The Authority's own position, set out plainly on its website, is that it supports the 2021 legislation banning the burning of vegetation on protected blanket bog except under licence. By its own account that ban now covers virtually all the blanket bog within the National Park. On the small fraction of land it owns directly, less than five per cent of the Park, it tells us it stopped using burning as a management tool some years ago and switched to alternative methods.
The direction of travel could not be clearer. The Authority has aligned itself, publicly and deliberately, with ending controlled burning on the moors.
The people who actually manage those moors do not all agree that this makes the landscape safer. A habitat manager on the Fitzwilliam Wentworth Estate's Bradfield Moor has said openly that cutting and the other favoured alternatives have their place, but are no substitute for managed burning when it comes to reducing wildfire risk. The argument from the keepering community is consistent and long standing. Rotational cool burning removes the fuel load. Take it away and the dead vegetation accumulates. When ignition comes, and on a moor full of summer visitors it eventually does, there is far more to burn and the fire goes deeper into the peat.

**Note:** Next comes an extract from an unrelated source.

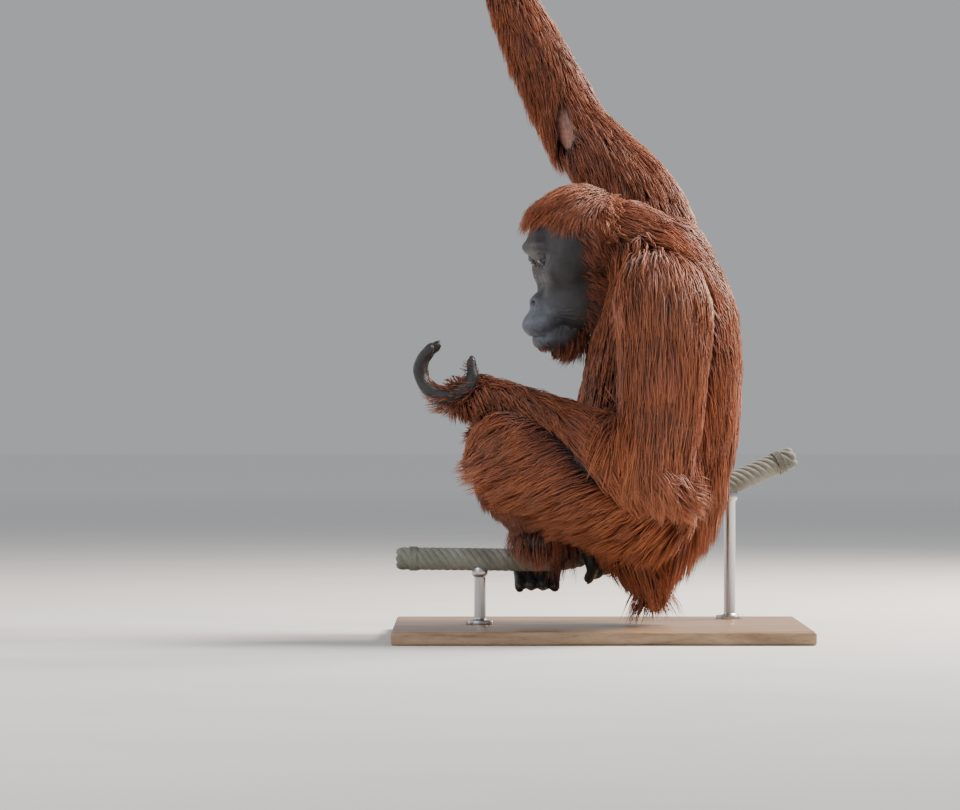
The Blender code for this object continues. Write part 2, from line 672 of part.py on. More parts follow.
# Rows of locks on each length: share along it, how many, first and last angle round it in degrees,
# how far each runs along the length (less than 0 towards its start), how far its tip hangs, and its half width.
# On the torso angle 90 faces forward and 180 faces left; on an arm that hangs, 90 faces back.
LOCK_ROWS = {
    "torso": [
        (0.93, 4, 215, 325, -0.120, 0.010, 0.030),
        (0.76, 5, 190, 350, -0.125, 0.012, 0.031),
        (0.58, 6, 190, 365, -0.125, 0.012, 0.031),
        (0.40, 6, 180, 350, -0.125, 0.014, 0.031),
        (0.24, 6, 190, 350, -0.115, 0.018, 0.029),
        (0.08, 5, 200, 340, -0.075, 0.024, 0.024),
    ],
    "neck": [
        (0.36, 4, 190, 350, -0.080, 0.008, 0.026),
    ],
    "upper_arm_left": [
        (0.10, 4, 60, 260, 0.130, 0.000, 0.030),
        (0.33, 4, 45, 285, 0.140, 0.000, 0.031),
        (0.57, 4, 60, 300, 0.140, 0.004, 0.030),
        (0.80, 4, 45, 270, 0.130, 0.014, 0.027),
        (0.95, 3, 70, 230, 0.060, 0.055, 0.022),
    ],
    "forearm_left": [
        (0.66, 3, 60, 240, -0.095, 0.010, 0.021),
        (0.34, 3, 60, 300, -0.085, 0.014, 0.021),
    ],
    "upper_arm_right": [
        (0.90, 4, 30, 330, -0.095, 0.004, 0.023),
        (0.66, 4, 0, 330, -0.110, 0.006, 0.027),
        (0.42, 4, 30, 350, -0.110, 0.006, 0.029),
        (0.20, 2, 230, 330, -0.075, 0.004, 0.028),
    ],
    "forearm_right": [
        (0.86, 3, 20, 320, -0.095, 0.000, 0.021),
        (0.58, 4, 0, 330, -0.100, 0.000, 0.023),
        (0.28, 4, 40, 330, -0.095, 0.020, 0.024),
    ],
    "thigh_left": [
        (0.32, 3, 110, 230, 0.095, 0.010, 0.026),
        (0.58, 3, 110, 260, 0.090, 0.012, 0.025),
        (0.80, 3, 80, 240, 0.065, 0.014, 0.022),
    ],
    "shin_left": [
        (0.16, 3, 130, 310, 0.075, 0.010, 0.022),
        (0.46, 3, 110, 290, 0.065, 0.012, 0.020),
    ],
    "thigh_right": [
        (0.38, 3, 300, 420, 0.090, 0.010, 0.026),
        (0.68, 3, 290, 420, 0.080, 0.014, 0.024),
    ],
    "shin_right": [
        (0.18, 3, 250, 420, 0.075, 0.010, 0.021),
    ],
}
LOCK_ROOT, LOCK_THICK = 0.008, 0.0055
LOCK_SHARES = (0.0, 0.34, 0.70)
LOCK_WIDTHS = (0.80, 1.0, 0.72)
LOCK_HEIGHTS = (1.0, 0.9, 0.6)
LOCK_RAISES = (0.0, 0.68, 0.90, 1.15)


class Surface:
    """Finds points on a length's core from a share along it and an angle round it, as loft lays them."""

    def __init__(self, facts):
        points = with_coat(facts["points"], facts["depth"])
        self.rows = spline(points, 60)
        self.length = float(np.linalg.norm(np.diff(self.rows[:, :3], axis=0), axis=1).sum())
        self.depth = facts["depth"]

    def at(self, share, angle):
        place = min(max(share, 0.0), 1.0) * 59
        i = min(int(place), 58)
        row = self.rows[i] + (self.rows[i + 1] - self.rows[i]) * (place - i)
        tangent = Vector(self.rows[i + 1][:3] - self.rows[i][:3]).normalized()
        side = (ACROSS - tangent * tangent.dot(ACROSS)).normalized()
        out = tangent.cross(side)
        a = math.radians(angle)
        reach = side * row[3] * math.cos(a) + out * row[4] * math.sin(a)
        normal = (side * math.cos(a) / row[3] + out * math.sin(a) / row[4]).normalized()
        beyond = tangent * (share - min(max(share, 0.0), 1.0)) * self.length
        return Vector(row[:3]) + reach + beyond, normal


def lock(line, normals, half_width, extra=0.0):
    """A flat lock along a line: three rings of an underside and a low ridge, narrowing to a point."""
    verts, faces = [], []
    for i in range(3):
        tangent = (line[i + 1] - line[max(i - 1, 0)]).normalized()
        across = tangent.cross(normals[i]).normalized()
        raised = across.cross(tangent)
        wide = half_width * LOCK_WIDTHS[i]
        thick = LOCK_THICK * LOCK_HEIGHTS[i]
        under = line[i] - raised * thick * 0.4
        verts += [under + across * wide, line[i] + raised * thick * 1.2, under - across * wide]
    for i in range(2):
        for k in range(3):
            a, b = i * 3 + k, i * 3 + (k + 1) % 3
            faces.append((a, b, b + 3, a + 3))
    verts.append(line[3])
    faces += [(6 + k, 6 + (k + 1) % 3, 9) for k in range(3)]
    faces.append((2, 1, 0))
    made = mesh_object("lock", verts, faces)
    outward(made)
    if extra:
        widen(made, extra)
    return made


def widen(obj, extra):
    """Moves every face outwards by extra, so that the shape before lies inside."""
    work = bmesh.new()
    work.from_mesh(obj.data)
    work.normal_update()
    moves = [v.normal * extra * min(v.calc_shell_factor(), 5) for v in work.verts]
    for vert, move in zip(work.verts, moves):
        vert.co += move
    work.to_mesh(obj.data)
    work.free()


def row_locks(name, draw):
    """Lines, normals and half widths of a length's locks, laid along its coat and hanging at their tips."""
    surface = Surface(LENGTHS[name])
    tip_raise = surface.depth * (1 - COAT_CORE)
    for share, count, first, last, run, hang, half_width in LOCK_ROWS[name]:
        for k in range(count):
            angle = first + (last - first) * (k + 0.5) / count + draw.uniform(-7, 7)
            start = share + draw.uniform(-0.025, 0.025)
            length = run * draw.uniform(0.85, 1.15) / surface.length
            swing = draw.uniform(-12, 12)
            wide = half_width * draw.uniform(0.85, 1.15)
            line, normals = [], []
            for part, raised in zip((*LOCK_SHARES, 1.0), LOCK_RAISES):
                point, normal = surface.at(start + length * part, angle + swing * part)
                height = -LOCK_ROOT + (LOCK_ROOT + tip_raise) * raised
                line.append(point + normal * height + DOWN * hang * part**2)
                normals.append(normal)
            yield line, normals, wide


# Locks of the cap of hair: turn round the head from the face in degrees, then the height of the root
# and of the tip as angles above level, from the crown out over the brow and down over the temples
CAP_LOCKS = [
    (-20, 80, 46),
    (22, 80, 46),
    (54, 74, 38),
    (-54, 74, 38),
    (100, 64, 22),
    (-100, 64, 22),
    (38, 60, 38),
    (-38, 60, 38),
]
CAP_LOCK_HALF, CAP_LOCK_LIFT = 0.020, 0.003


def head_locks(draw):
    start = np.array(HEAD_RAYS_FROM)
    for turn, high, low in CAP_LOCKS:
        line, normals = [], []
        turn += draw.uniform(-5, 5)
        for part, raised in zip((*LOCK_SHARES, 1.0), LOCK_RAISES):
            a, e = math.radians(turn), math.radians(high + (low - high) * part)
            way = np.array((-math.cos(e) * math.cos(a), math.cos(e) * math.sin(a), math.sin(e)))
            reach = head_radius(way[None, :])[0] + HEAD_CAP * COAT_CORE
            height = -LOCK_ROOT + (LOCK_ROOT + HEAD_CAP * (1 - COAT_CORE) + CAP_LOCK_LIFT) * raised
            line.append(head_turned(start + way * (reach + height)))
            normals.append((HEAD_MATRIX.to_3x3() @ Vector(way)).normalized())
        yield line, normals, CAP_LOCK_HALF * draw.uniform(0.85, 1.15)


def locks_of(name, extra=0.0):
    draw = random.Random(name)
    if name == "head":
        return [lock(*facts, extra) for facts in head_locks(draw)]
    if name in LOCK_ROWS:
        return [lock(*facts, extra) for facts in row_locks(name, draw)]
    return []


def length_core(name, extra=0.0):
    facts = LENGTHS[name]
    return loft(name, with_coat(facts["points"], facts["depth"]), facts["rings"], facts["sides"], extra=extra)


def core(name, extra=0.0):
    """Any node before its coat, widened by extra."""
    special = {
        "stand_base": base,
        "stand_rod_front": rod,
        "stand_rod_back": rod,
        "perch_rope": seat_rope,
        "perch_rope_upper": held_rope,
        "hand_left": hand_left,
        "hand_right": hand_right,
        "foot_left": foot_left,
        "foot_right": foot_right,
        "head": head_core,
    }
    if name in special:
        return special[name](name, extra=extra)
    if name.startswith("eye"):
        return eye(name, -1 if name.endswith("left") else 1, extra)
    if name.startswith("ear"):
        return ear(name, -1 if name.endswith("left") else 1, extra)
    return length_core(name, extra)


# Each node is cut clear of those named before it
ORDER = [
    "stand_base", "perch_rope", "perch_rope_upper", "stand_rod_front", "stand_rod_back",
    "eye_left", "eye_right", "torso", "neck", "head", "ear_left", "ear_right",
    "upper_arm_left", "upper_arm_right", "thigh_left", "thigh_right",
    "forearm_left", "forearm_right", "shin_left", "shin_right",
    "hand_left", "hand_right", "foot_left", "foot_right",
]


def build():
    for obj in list(bpy.data.objects):
        bpy.data.objects.remove(obj)
    rooms = {name: Room(core(name, GAP)) for name in ORDER}
    lock_rooms = {name: [Room(piece) for piece in locks_of(name, LOCK_GAP)] for name in ORDER}
    for i, name in enumerate(ORDER):
        node = core(name)
        cuts = []
        if name == "head":
            joins, cuts = head_details()
            joined(node, joins)
        cut_clear(node, [rooms[other] for other in ORDER[:i]], cuts)
        coat = locks_of(name)
        earlier_locks = [room for other in ORDER[:i] for room in lock_rooms[other]]
        others = [rooms[other] for other in ORDER if other != name] + earlier_locks
        kept = [piece for piece in coat if cut_clear(piece, others).data.polygons]
        for piece in set(coat) - set(kept):
            bpy.data.objects.remove(piece)
        joined(node, kept)
        largest_surface(node)
        node.name = name
    for room in [*rooms.values(), *(room for group in lock_rooms.values() for room in group)]:
        bpy.data.objects.remove(room.obj)


build()
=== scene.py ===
# A still, life-size orangutan on a cut length of rope: skin, coat, rope, stand, light and camera
# Metres, +Z up. The animal faces -X and its left side faces -Y.
import math
import time

import bpy
import numpy as np
from mathutils import Matrix, Vector
from mathutils.bvhtree import BVHTree
from mathutils.kdtree import KDTree


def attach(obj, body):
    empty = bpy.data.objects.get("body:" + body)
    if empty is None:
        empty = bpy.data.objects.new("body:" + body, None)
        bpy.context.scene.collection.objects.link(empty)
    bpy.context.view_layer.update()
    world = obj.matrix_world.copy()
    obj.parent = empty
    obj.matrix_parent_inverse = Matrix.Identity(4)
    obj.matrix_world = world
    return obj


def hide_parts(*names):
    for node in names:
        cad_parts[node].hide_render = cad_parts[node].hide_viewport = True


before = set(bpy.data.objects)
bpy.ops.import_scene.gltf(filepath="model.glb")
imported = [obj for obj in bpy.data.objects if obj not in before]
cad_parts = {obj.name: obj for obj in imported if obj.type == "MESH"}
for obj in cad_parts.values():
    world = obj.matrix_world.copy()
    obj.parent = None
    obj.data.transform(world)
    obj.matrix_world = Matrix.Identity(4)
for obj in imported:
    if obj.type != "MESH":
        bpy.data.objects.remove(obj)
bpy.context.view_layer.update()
startTime = time.time()


def tell(text):
    print(f"{time.time() - startTime:6.1f} s  {text}")


# Small tools for working as in the viewport

def deselectAll():
    active = bpy.context.view_layer.objects.active
    if active and active.mode != "OBJECT":
        bpy.ops.object.mode_set(mode="OBJECT")
    bpy.ops.object.select_all(action="DESELECT")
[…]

This is not a debate the Authority can claim to be neutral on, because it has already taken a side. It backed the restriction. And the moors have kept burning. The Peak District and South Pennines have seen dozens of wildfires tear through thousands of hectares in recent seasons.
Saddleworth in 2018 needed a military deployment and, by some estimates, released more carbon than all the controlled burning it was meant to replace. Peat is roughly half carbon. A fire on dried out moorland is not a seasonal nuisance, it is the destruction of a habitat and a carbon store that can take decades to recover.

So here is the contrast in its sharpest form. On a swimming post, the Authority listened to the public within 24 hours and changed course. On wildfire, where the people who manage the land are telling it that the policy it has endorsed is making fires worse, it has not shown anything like the same willingness to listen, let alone to move. The reflexes it deployed for a Facebook pile-on are nowhere to be found when the criticism comes from the keepers.
We want to be careful here, because the swimming debate is genuine and people have died in open water. We are not saying the Authority was wrong to take the swimming criticism seriously. We are saying it proved, in public, that it can take criticism seriously and respond well when it chooses to. That makes the selective application of that energy harder to excuse, not easier.
The same Authority that can redraft a post in 24 hours could choose to engage with moorland managers as partners. It could amplify the firebreak work, the fuel load management and the wildfire response that keepers carry out. It could treat the upland community as people who live, work and look after this landscape, rather than as an awkward inheritance to be tolerated.
It has shown us it has the reflexes. We are asking it to point them in more than one direction.
We are interested in consistency.
If social media is vital, then it is vital for everyone, not only for the audiences the Authority is comfortable courting. If the Authority can listen and act within a day, then the people who manage the moors deserve the same responsiveness as the people who swim in them.
The Peak District National Park Authority has shown this week that it listens. The next test is whether it listens to the people who keep the moorland standing, and whether it acts as quickly for them as it did for a swimming post.